## What to produce
Read the listing and extract each line that includes the word "joints".

## Data supplied
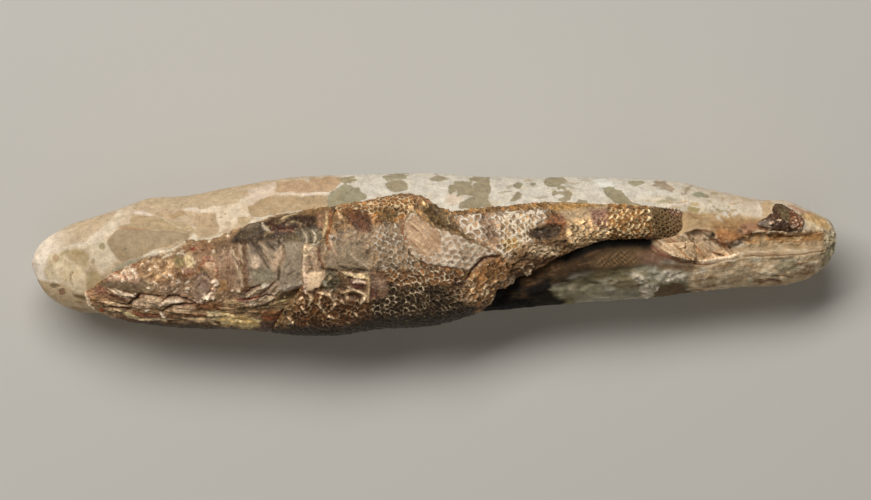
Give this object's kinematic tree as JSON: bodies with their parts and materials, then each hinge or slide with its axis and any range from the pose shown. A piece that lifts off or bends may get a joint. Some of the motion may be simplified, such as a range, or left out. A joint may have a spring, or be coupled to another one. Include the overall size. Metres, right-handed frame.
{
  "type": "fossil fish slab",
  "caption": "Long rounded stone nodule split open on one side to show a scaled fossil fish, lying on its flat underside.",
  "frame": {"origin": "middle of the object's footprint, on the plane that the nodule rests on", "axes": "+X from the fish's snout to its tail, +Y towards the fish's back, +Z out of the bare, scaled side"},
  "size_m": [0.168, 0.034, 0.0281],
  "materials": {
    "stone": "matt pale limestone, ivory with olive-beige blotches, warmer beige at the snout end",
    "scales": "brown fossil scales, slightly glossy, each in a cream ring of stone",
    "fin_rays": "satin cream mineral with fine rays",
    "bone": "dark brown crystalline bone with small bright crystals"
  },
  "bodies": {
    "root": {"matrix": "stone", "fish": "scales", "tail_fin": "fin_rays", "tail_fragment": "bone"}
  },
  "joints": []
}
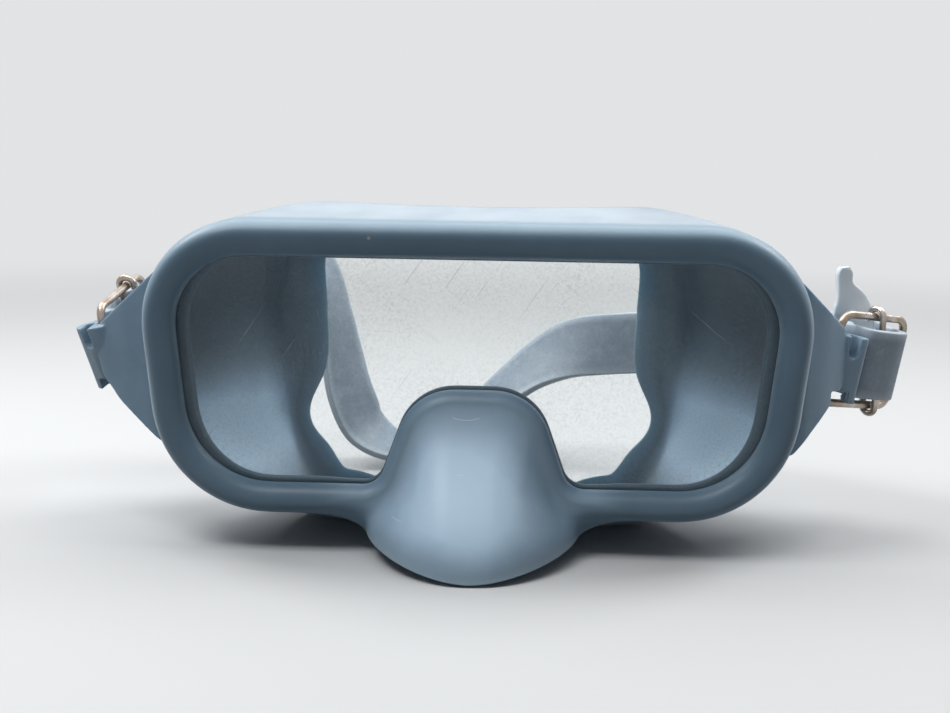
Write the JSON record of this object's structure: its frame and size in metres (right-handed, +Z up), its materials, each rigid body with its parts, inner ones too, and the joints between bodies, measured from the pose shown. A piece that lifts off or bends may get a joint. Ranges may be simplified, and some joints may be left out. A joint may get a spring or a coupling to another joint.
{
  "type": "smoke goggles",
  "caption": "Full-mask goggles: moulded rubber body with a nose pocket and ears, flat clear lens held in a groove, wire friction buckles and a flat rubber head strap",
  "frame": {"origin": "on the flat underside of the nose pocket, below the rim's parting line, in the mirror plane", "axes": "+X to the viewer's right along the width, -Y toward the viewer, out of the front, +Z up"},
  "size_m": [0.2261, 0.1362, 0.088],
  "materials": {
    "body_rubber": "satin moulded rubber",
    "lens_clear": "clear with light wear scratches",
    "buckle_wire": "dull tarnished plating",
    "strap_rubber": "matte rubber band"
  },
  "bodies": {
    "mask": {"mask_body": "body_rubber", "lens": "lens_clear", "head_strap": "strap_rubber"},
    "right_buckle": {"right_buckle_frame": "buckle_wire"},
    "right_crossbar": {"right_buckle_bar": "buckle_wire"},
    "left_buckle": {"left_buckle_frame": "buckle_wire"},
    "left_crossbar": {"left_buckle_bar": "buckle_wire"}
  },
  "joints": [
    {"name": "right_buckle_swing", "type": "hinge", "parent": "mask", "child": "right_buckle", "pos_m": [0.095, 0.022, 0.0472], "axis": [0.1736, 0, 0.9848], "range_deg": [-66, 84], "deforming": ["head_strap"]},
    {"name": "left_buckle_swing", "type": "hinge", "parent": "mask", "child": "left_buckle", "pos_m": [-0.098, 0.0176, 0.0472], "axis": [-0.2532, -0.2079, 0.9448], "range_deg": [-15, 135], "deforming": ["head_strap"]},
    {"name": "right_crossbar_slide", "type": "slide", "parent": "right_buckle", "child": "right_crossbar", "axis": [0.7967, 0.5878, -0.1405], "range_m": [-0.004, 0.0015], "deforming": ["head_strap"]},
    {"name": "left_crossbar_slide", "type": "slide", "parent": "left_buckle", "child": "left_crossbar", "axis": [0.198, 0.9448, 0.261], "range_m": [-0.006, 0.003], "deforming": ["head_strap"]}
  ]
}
...
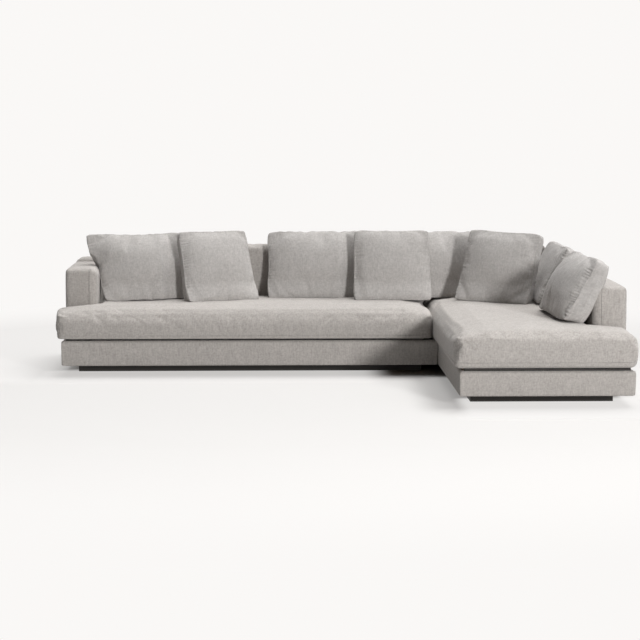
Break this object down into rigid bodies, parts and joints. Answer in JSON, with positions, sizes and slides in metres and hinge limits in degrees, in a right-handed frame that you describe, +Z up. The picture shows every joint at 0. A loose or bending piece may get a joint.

## Correct result
  "joints": []
Write the JSON record of this object's structure: its frame and size in metres (right-handed, +Z up), its materials, each rigid body with its parts, inner ones too, and the joints between bodies, measured from the pose shown. A piece that lifts off or bends may get a joint. Ranges may be simplified, and some joints may be left out. A joint may get a spring or a coupling to another joint.
  "joints": [
Break this object down into rigid bodies, parts and joints. Answer in JSON, with positions, sizes and slides in metres and hinge limits in degrees, in a right-handed frame that you describe, +Z up. The picture shows every joint at 0. A loose or bending piece may get a joint.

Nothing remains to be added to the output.